The most extensive follow-up data prior to this JBR.10 update came from the International Adjuvant Lung Cancer Trial (IALT), in which 1,867 patients with resected stage I, II, or III NSCLC were randomly assigned to cisplatin-based chemotherapy or to observation. Updated results presented at ASCO 2008 demonstrated a beneficial effect of adjuvant chemotherapy on disease-free survival (p = 0.02), but a difference in overall survival that was not statistically significant. However, there was a significant difference between the results of overall survival before and after 5 years (HR: 0.86; CI: 0.76-0.97, p = 0.01 versus HR: 1.45; CI: 1.02-2.07, p = 0.04). The difference in results between fewer than and more than 5 years of follow-up suggested the need for longer follow-up on other large adjuvant trials.
This report describes the updated survival data for JBR.10 with more than 9 years of median follow up
This trial had randomized 482 patients with stage IB or II NSCLC to receive observation or chemotherapy with vinorelbine and cisplatin after resection. Median follow up in this update is 9.3 years, with a range of 3.2-13.8 years.

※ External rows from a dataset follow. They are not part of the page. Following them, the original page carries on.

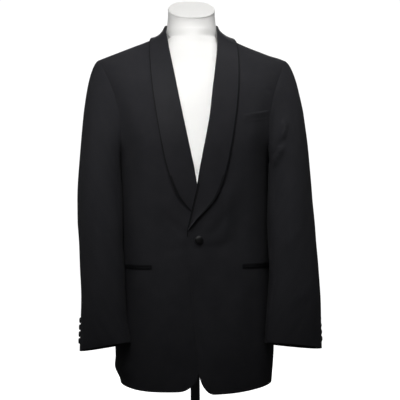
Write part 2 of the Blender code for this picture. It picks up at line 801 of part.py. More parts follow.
def button(name, place, normal, wide, deep, material):
    """Domed disc whose flat back faces the cloth."""
    side = normal.orthogonal().normalized()
    other = normal.cross(side)
    points = []
    for share, rise in BUTTON_PROFILE:
        for k in range(BUTTON_SIDES):
            turn = 2 * pi * k / BUTTON_SIDES
            out = side * cos(turn) + other * sin(turn)
            points.append(place + out * (wide / 2 * share) + normal * (deep * rise))
    rings = len(BUTTON_PROFILE)
    points.append(place.copy())
    points.append(place + normal * deep)
    faces = []
    for i in range(rings - 1):
        for k in range(BUTTON_SIDES):
            a = i * BUTTON_SIDES + k
            b = i * BUTTON_SIDES + (k + 1) % BUTTON_SIDES
            faces.append((a, b, b + BUTTON_SIDES, a + BUTTON_SIDES))
    for k in range(BUTTON_SIDES):
        n = (k + 1) % BUTTON_SIDES
        top = (rings - 1) * BUTTON_SIDES
        faces.append((rings * BUTTON_SIDES, n, k))
        faces.append((rings * BUTTON_SIDES + 1, top + k, top + n))
    add_object(name, points, faces, material)


def build_buttons(satin, horn):
    x, z = FRONT_BUTTON
    lift = lift_of_height(x, z)
    normal = outward(x, lift)
    seat = LAP_DEEP + CLOTH / 2 + BUTTON_CLEAR
    button("button_front", skin(x, lift) + normal * seat, normal, FRONT_BUTTON_WIDE, FRONT_BUTTON_DEEP, satin)
    for label, side in SIDES:
        sleeve = Sleeve(label, side)
        tube = (sleeve.table[-1][0] - sleeve.table[0][0]) * (HEAD_ROWS + TUBE_ROWS) / TUBE_ROWS
        for k in range(CUFF_BUTTONS):
            down = 1 - (CUFF_BUTTON_FIRST + CUFF_BUTTON_PITCH * k) / tube
            column = HIND_SEAM + 1.0
            normal = sleeve.normal(down, column)
            place = sleeve.point(down, column) + normal * (CLOTH / 2 + BUTTON_CLEAR)
            button(f"cuff_button_{label}_{k + 1}", place, normal, CUFF_BUTTON_WIDE, CUFF_BUTTON_DEEP, horn)


# ---------------------------------------------------------------- dress form and stand
FORM_COLUMNS = 32
FORM_POWER = 2.25
# Sections of the form: height, half width, middle y, front depth, back depth
FORM = (
    (0.320, 0.1480, 0.000, 0.122, 0.106),
    (0.332, 0.1560, 0.000, 0.130, 0.114),
    (0.400, 0.1600, 0.000, 0.132, 0.116),
    (0.500, 0.1500, 0.000, 0.128, 0.104),
    (0.600, 0.1500, 0.000, 0.136, 0.110),
    (0.700, 0.1580, 0.001, 0.146, 0.124),
    (0.780, 0.1620, 0.004, 0.146, 0.126),
    (0.840, 0.1720, 0.008, 0.134, 0.116),
    (0.880, 0.1800, 0.011, 0.117, 0.098),
    (0.897, 0.1835, 0.012, 0.104, 0.085),
    (0.906, 0.1835, 0.012, 0.094, 0.076),
    (0.916, 0.0000, 0.012, 0.086, 0.066),
    (0.926, 0.0000, 0.012, 0.078, 0.056),
    (0.936, 0.0000, 0.011, 0.071, 0.045),
    (0.944, 0.0000, 0.009, 0.066, 0.040),
    (0.953, 0.0580, 0.007, 0.061, 0.042),
    (0.968, 0.0555, 0.005, 0.058, 0.046),
    (0.982, 0.0545, 0.004, 0.056, 0.051),
    (1.000, 0.0537, 0.003, 0.055, 0.055),
    (1.018, 0.0534, 0.0025, 0.055, 0.055),
)
REST_CLEAR = 0.0005       # the shoulders of the jacket rest this far above the form
NECK_CLEAR = 0.0040       # the form stays this far below the jacket at the neck
FORM_EASE = 0.92          # share of the jacket's depth that the form fills at the shoulders
FACET_CLEAR = 0.005       # and this much less, for the flat facets of the cloth
RIDGE_HALF = 0.001        # half width of the form's shoulder line
NECK_OPEN = (0.044, 0.055)  # the front of the jacket's neck is open inside these half widths
NECK_TILT = 0.457         # rise of the neck's top for each unit backwards
NECK_TILT_FROM = 0.968    # the tilt grows from this height up
CAP_PROFILE = ((SEAM_GAP, 0.0), (0.0013, 0.0012), (0.0040, 0.0012), (0.0050, -0.001))  # height, overhang
POLE_WIDE = 0.0215
FLANGE_WIDE = 0.070
FLANGE_THICK = 0.012
BASE_WIDE = 0.320
BASE_THICK = 0.014
BASE_EDGE = 0.004
SOCKET_WIDE = 0.046
SOCKET_TALL = 0.045
SOCKET_FOOT = 0.012       # the socket's foot stands out this far
SOCKET_FOOT_THICK = 0.004
SOCKET_FOOT_RISE = 0.010  # and runs up into the socket to this height
SOCKET_EDGE = 0.004
ROUND_SIDES = 32


def resting_half(z):
    """Half width at which the form's shoulder meets the inside of the jacket's shoulder."""
    goal = z + (CLOTH / 2 + REST_CLEAR) / cos(atan2(RIDGE[2][1] - RIDGE[5][1], RIDGE[5][0] - RIDGE[2][0]))
    low, high = RIDGE[1][0], RIDGE[-1][0]
    for _ in range(40):
        middle = (low + high) / 2
        if ridge(middle) > goal:
            low = middle
        else:
            high = middle
    return low


def inside_jacket(x, y, z):
    """Keeps a point of the form under the shoulders of the jacket and clear of its neck."""
    if z < UNDERARM_Z:
        return y
    raised = z + (NECK_CLEAR if abs(x) < COLLAR[1][3] else CLOTH / 2 + 2 * REST_CLEAR)
    if z > ridge(x):
        return y
    back = y > RIDGE_Y
    room = abs(skin(x, lift_of_height(x, min(raised, ridge(x)), back)).y - RIDGE_Y) * FORM_EASE
    room = max(room - FACET_CLEAR, RIDGE_HALF)
    if not back:
        room += 1 - fade(abs(x), *NECK_OPEN)
    return min(max(y, RIDGE_Y - room), RIDGE_Y + room)


def form_ring(section):
    z, half, middle, front, back = section
    half = half or resting_half(z)
    points = []
    for k in range(FORM_COLUMNS):
        turn = 2 * pi * k / FORM_COLUMNS
        c = abs(cos(turn)) ** (2 / FORM_POWER)
        s = abs(sin(turn)) ** (2 / FORM_POWER)
        x = half * (c if cos(turn) >= 0 else -c)
        y = middle + (back * s if sin(turn) >= 0 else -front * s)
        y = inside_jacket(x, y, z)
        share = max(z - NECK_TILT_FROM, 0) / (FORM[-1][0] - NECK_TILT_FROM)
        points.append(Vector((x, y, z + NECK_TILT * share * (y - middle))))
    return points


def stack(name, rings, material):
    """Solid through rings of equal count, counted against the clock, from the bottom up."""
    count = len(rings[0])
    points = [p for ring in rings for p in ring]
    faces = []
    for i in range(len(rings) - 1):
        for k in range(count):
            a = i * count + k
            b = i * count + (k + 1) % count
            faces.append((a, b, b + count, a + count))
    faces.append(tuple(reversed(range(count))))
    top = (len(rings) - 1) * count
    faces.append(tuple(range(top, top + count)))
    return add_object(name, points, faces, material)


def turned(name, profile, material):
    """Solid of revolution on the stand's axis from (radius, height) pairs, from the bottom up."""
    rings = []
    for radius, z in profile:
        ring = []
        for k in range(ROUND_SIDES):
            turn = 2 * pi * k / ROUND_SIDES
            ring.append(Vector((radius * cos(turn), radius * sin(turn), z)))
        rings.append(ring)
    stack(name, rings, material)


def build_form(shell, metal):
    rings = [form_ring(section) for section in FORM]
    stack("form_body", rings, shell)
    top = rings[-1]
    middle = sum(top, Vector()) / len(top)
    up = Vector((0, -NECK_TILT, 1)).normalized()
    cap = []
    for rise, over in CAP_PROFILE:
        cap.append([p + (p - middle).normalized() * over + up * rise for p in top])
    stack("form_cap", cap, shell)
    bottom = FORM[0][0]
    pole_top = bottom - FLANGE_THICK - 2 * SEAM_GAP
    turned("form_flange", (
        (FLANGE_WIDE / 2, bottom - SEAM_GAP - FLANGE_THICK),
        (FLANGE_WIDE / 2, bottom - SEAM_GAP),
    ), metal)
    turned("stand_pole", (
        (POLE_WIDE / 2, BASE_THICK + SOCKET_TALL + 2 * SEAM_GAP),
        (POLE_WIDE / 2, pole_top),
    ), metal)
    foot = BASE_THICK + SEAM_GAP
    turned("stand_socket", (
        (SOCKET_WIDE / 2 + SOCKET_FOOT, foot),
        (SOCKET_WIDE / 2 + SOCKET_FOOT, foot + SOCKET_FOOT_THICK),
        (SOCKET_WIDE / 2, foot + SOCKET_FOOT_RISE),
        (SOCKET_WIDE / 2, foot + SOCKET_TALL - SOCKET_EDGE),
        (SOCKET_WIDE / 2 - SOCKET_EDGE, foot + SOCKET_TALL),
    ), metal)
    turned("stand_base", (
        (BASE_WIDE / 2, 0.0),
        (BASE_WIDE / 2, BASE_THICK - BASE_EDGE),
        (BASE_WIDE / 2 - BASE_EDGE, BASE_THICK),
    ), metal)


# ---------------------------------------------------------------- build
def clear_scene():
    for item in list(bpy.data.objects):
        bpy.data.objects.remove(item, do_unlink=True)


def main():
    clear_scene()
    wool = finish("black_wool", (0.018, 0.018, 0.021), 0.85)
    satin = finish("black_satin", (0.014, 0.014, 0.016), 0.35)
    horn = finish("black_resin", (0.012, 0.012, 0.012), 0.3)
    shell = finish("white_shell", (0.85, 0.85, 0.84), 0.45)
    metal = finish("black_metal", (0.02, 0.02, 0.02), 0.4, 0.6)
    build_panels(wool)
    build_sleeves(wool)
    build_collar(satin)
    build_pockets(wool, satin)
    build_buttons(satin, horn)
    build_form(shell, metal)


main()
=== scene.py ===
"""Looks of a shawl-collar tuxedo jacket on its dress form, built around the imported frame.

Metres, +Z up. The front of the jacket faces -Y and its wearer's left is at +X.
"""
from math import atan2, cos, pi, radians, sin

import bmesh
import bpy
import numpy as np
from mathutils import Matrix, Vector


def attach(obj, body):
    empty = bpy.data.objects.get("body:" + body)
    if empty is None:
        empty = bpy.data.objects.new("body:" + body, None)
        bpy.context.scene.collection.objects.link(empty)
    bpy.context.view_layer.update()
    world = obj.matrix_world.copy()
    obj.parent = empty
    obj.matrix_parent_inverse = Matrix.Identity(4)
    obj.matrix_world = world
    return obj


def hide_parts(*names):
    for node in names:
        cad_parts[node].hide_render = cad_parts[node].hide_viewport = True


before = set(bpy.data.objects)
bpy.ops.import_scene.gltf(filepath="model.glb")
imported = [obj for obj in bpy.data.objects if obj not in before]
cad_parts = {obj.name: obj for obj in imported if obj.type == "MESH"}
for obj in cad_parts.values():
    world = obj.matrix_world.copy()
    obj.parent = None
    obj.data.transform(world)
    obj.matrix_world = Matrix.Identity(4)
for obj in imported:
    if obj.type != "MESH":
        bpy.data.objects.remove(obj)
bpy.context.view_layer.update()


# ================================================================ studio
# A plain pale floor that runs off into a white room. Soft boxes stand above, before, beside and behind the jacket,
# two of them gridded so that they reach the chest only, and a small one lights the form alone. The camera stands at
# the height of the waist, a little to the wearer's right.
FLOOR_HALF, FLOOR_LOW = 6.0, 0.0005   # half width, and how far it lies below the stand
FLOOR_NEAR, FLOOR_FAR = (0.25, 0.72), (0.75, 1.02)   # distance from the stand, and how bright the floor is there
ROOM_FILL = 0.055         # what the room adds to the light
ROOM_WHITE = 1.05         # how bright its walls look
SOFT_BOXES = (            # name, place, width and height, watts, spread in degrees, height aimed at
    ("key_soft_box", (-0.25, -1.15, 1.95), 0.8, 3.4, 180.0, 0.65),
    ("gridded_key_soft_box", (-0.20, -1.10, 1.90), 0.6, 0.80, 50.0, 0.85),
    ("gridded_front_soft_box", (-0.30, -1.30, 1.20), 0.5, 0.43, 50.0, 0.78),
    ("right_arm_soft_box", (-1.30, -0.40, 1.30), 0.8, 2.0, 180.0, 0.65),
    ("left_arm_soft_box", (0.50, -0.25, 1.90), 0.8, 4.7, 180.0, 0.65),
    ("back_soft_box", (0.25, 1.90, 1.20), 1.2, 12.0, 180.0, 0.65),
    ("form_soft_box", (-0.05, -1.30, 0.60), 0.2, 0.12, 26.0, 0.66),
)
CAMERA_TURN = radians(-3.5)
CAMERA_ROLL = radians(-0.57)
CAMERA_HEIGHT, CAMERA_AWAY, CAMERA_ASIDE = 0.58, 3.0, 0.0154
VIEW_WIDTH = 0.92         # what the picture spans at the middle of the jacket
SENSOR_MM = 36.0


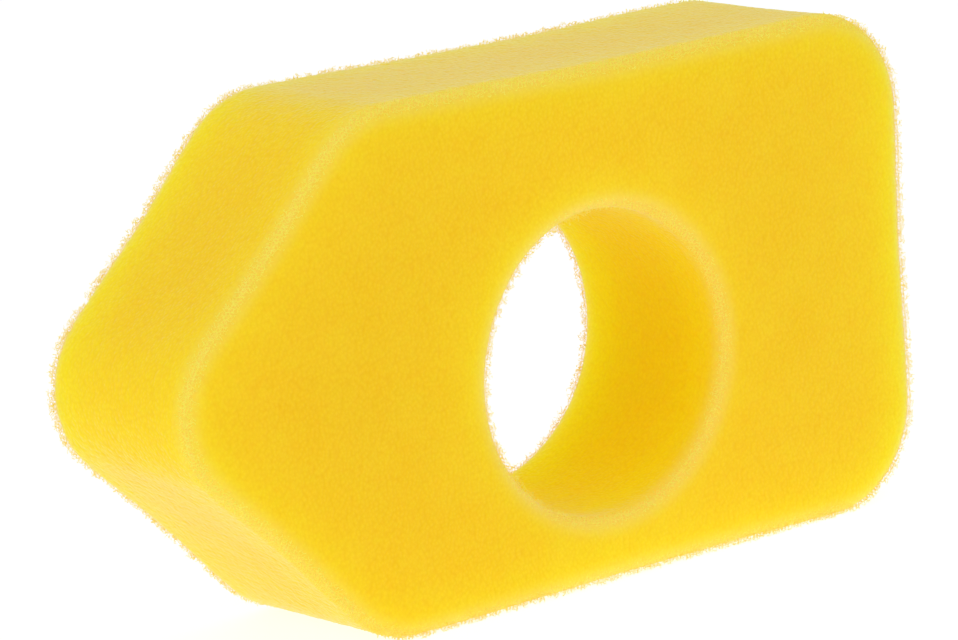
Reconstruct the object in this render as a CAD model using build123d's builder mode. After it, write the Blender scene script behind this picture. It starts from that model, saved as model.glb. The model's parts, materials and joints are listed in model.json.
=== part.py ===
from build123d import *
from math import radians, sin, tan
import os

# Foam air filter element: a die-cut block of open-cell foam, pointed at one end, with a round throat
# hole through it. The real thing is one piece of foam, so it is one part.
#
# Frame, in millimetres: the origin is on the axis of the throat hole, at half the thickness. +X runs along
# the length towards the square end, so the point is at -X. +Y runs along the hole. +Z runs up across the
# width, and the block stands on one long edge.

os.makedirs("parts", exist_ok=True)

# Driving dimensions
LENGTH = 110.0  # from the rounded point to the square end
WIDTH = 61.0  # between the two long edges
THICKNESS = 25.4  # one-inch foam sheet
POINT_ANGLE = 90.0  # between the two slanted edges
POINT_RADIUS = 11.2
SHOULDER_RADIUS = 13.0  # where a slanted edge meets a long edge
END_RADIUS = 12.6  # the two corners of the square end
HOLE_DIAMETER = 36.0
HOLE_TO_END = 49.0  # from the hole's axis to the square end
HOLE_BELOW_MIDDLE = 4.7  # the hole sits nearer the lower long edge
CREASE_RADIUS = 1.0  # soft edge where a cut wall meets a flat face

# Derived dimensions
half_point_angle = radians(POINT_ANGLE / 2)
rounding_cut_back = POINT_RADIUS / sin(half_point_angle) - POINT_RADIUS
x_end = HOLE_TO_END
x_point = x_end - LENGTH - rounding_cut_back
x_shoulder = x_point + WIDTH / 2 / tan(half_point_angle)
z_middle = HOLE_BELOW_MIDDLE
z_top = z_middle + WIDTH / 2
z_bottom = z_middle - WIDTH / 2

with BuildPart() as foam_block:
    # The outline lies at half the thickness and grows equally to both sides.
    with BuildSketch(Plane.XZ) as outline:
        with BuildLine():
            Polyline(
                (x_point, z_middle),
                (x_shoulder, z_top),
                (x_end, z_top),
                (x_end, z_bottom),
                (x_shoulder, z_bottom),
                close=True,
            )
        make_face()
        # Taken from the point to the square end: the point, then the shoulders, then the end corners.
        fillet(outline.vertices().group_by(Axis.X)[0], radius=POINT_RADIUS)
        fillet(outline.vertices().group_by(Axis.X)[1], radius=SHOULDER_RADIUS)
        fillet(outline.vertices().group_by(Axis.X)[-1], radius=END_RADIUS)
        Circle(HOLE_DIAMETER / 2, mode=Mode.SUBTRACT)
    extrude(amount=THICKNESS / 2, both=True)

    # Both flat faces have soft edges, the rims of the hole included.
    flat_faces = foam_block.faces().filter_by(Axis.Y)
    fillet(flat_faces.edges(), radius=CREASE_RADIUS)

foam_block.part.label = "foam_block"
export_step(foam_block.part, "parts/foam_block.step")
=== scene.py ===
import itertools
import json
import math

import bpy
import numpy as np
from mathutils import Matrix, Vector, noise


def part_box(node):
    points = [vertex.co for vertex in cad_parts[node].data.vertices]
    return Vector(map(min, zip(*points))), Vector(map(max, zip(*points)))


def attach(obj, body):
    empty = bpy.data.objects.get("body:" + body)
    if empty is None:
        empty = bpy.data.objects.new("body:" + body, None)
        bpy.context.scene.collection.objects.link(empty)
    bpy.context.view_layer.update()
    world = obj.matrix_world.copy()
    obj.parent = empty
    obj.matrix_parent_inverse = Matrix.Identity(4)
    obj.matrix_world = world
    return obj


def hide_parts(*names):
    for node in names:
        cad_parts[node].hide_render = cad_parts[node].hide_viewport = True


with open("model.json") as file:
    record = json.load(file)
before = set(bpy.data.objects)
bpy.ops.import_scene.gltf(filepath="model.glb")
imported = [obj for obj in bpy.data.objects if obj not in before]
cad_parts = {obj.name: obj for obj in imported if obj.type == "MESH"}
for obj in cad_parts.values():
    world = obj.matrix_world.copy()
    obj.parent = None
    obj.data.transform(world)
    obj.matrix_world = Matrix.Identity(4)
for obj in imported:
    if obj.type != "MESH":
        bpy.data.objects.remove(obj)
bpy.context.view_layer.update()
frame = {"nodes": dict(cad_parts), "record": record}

# A die-cut block of open-cell filter foam. Everything is in metres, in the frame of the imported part: the
# origin is on the throat hole's axis at half the thickness, +X runs to the square end, +Y along the hole.

MM = 0.001

# ---- The block's shape ------------------------------------------------------------------------------
BLOCK_LOW, BLOCK_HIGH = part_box("foam_block")
HALF_THICKNESS = (BLOCK_HIGH.y - BLOCK_LOW.y) / 2
WIDTH = BLOCK_HIGH.z - BLOCK_LOW.z
MIDDLE_Z = (BLOCK_HIGH.z + BLOCK_LOW.z) / 2
FLOOR_Z = BLOCK_LOW.z
THROAT_HOLE = next(mount for mount in frame["record"]["mounts"] if mount["name"] == "throat_hole")
HOLE_RADIUS = THROAT_HOLE["dims"]["r_mm"] * MM

POINT_RADIUS = 11.2 * MM
SHOULDER_RADIUS = 13.0 * MM
END_RADIUS = 12.6 * MM
SIDE_BOW = 0.3 * MM  # how far a cut side draws in between its corners
WALL_DISH = 0.15 * MM  # how far a cut wall draws in at half the thickness
OUTER_CREASE = 2.1 * MM  # radius of the solid core's creases, under the open cells of the rims
HOLE_CREASE = 1.8 * MM

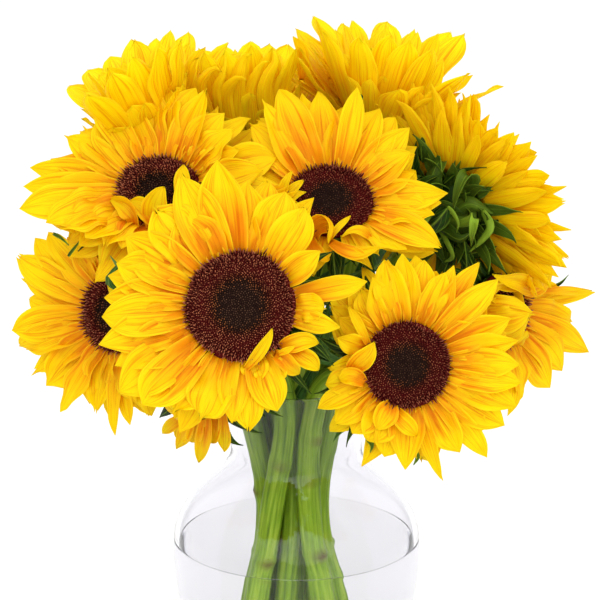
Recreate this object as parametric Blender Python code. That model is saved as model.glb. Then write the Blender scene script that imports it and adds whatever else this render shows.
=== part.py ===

In the updated results, the survival analysis continues to show a benefit for chemotherapy (HR 0.78 CI 0.61 - 0.99, p = 0.04). The benefit appeared at two years follow up and continues over time. The benefit appears to be confined to N1 (stage II) patients when looking at updated survival by stage. In stage II disease, the median overall survival (OS) was 6.8 years in the chemotherapy arm versus 3.6 years in the observation arm (HR 0.68 CI 0.5 - 0.92, p = 0.01).
N0 (stage IB) patients did not appear to benefit: in IB patients, the median OS was 11.0 years in the chemotherapy arm versus 9.8 years in the observation arm (HR 1.03 CI 0.7 - 1.52, p = 0.87). When IB patients were divided into patients with tumors less than or greater than 4 cm, only patients with larger tumors were seen to derive some benefit, although this trend was not statistically significant (HR 0.66, p = 0.14).
Cisplatin-based chemotherapy should be offered to all node positive patients in the adjuvant setting and should be considered for patients that are node negative but have tumors larger than 4 cm, a group in which further study is indicated.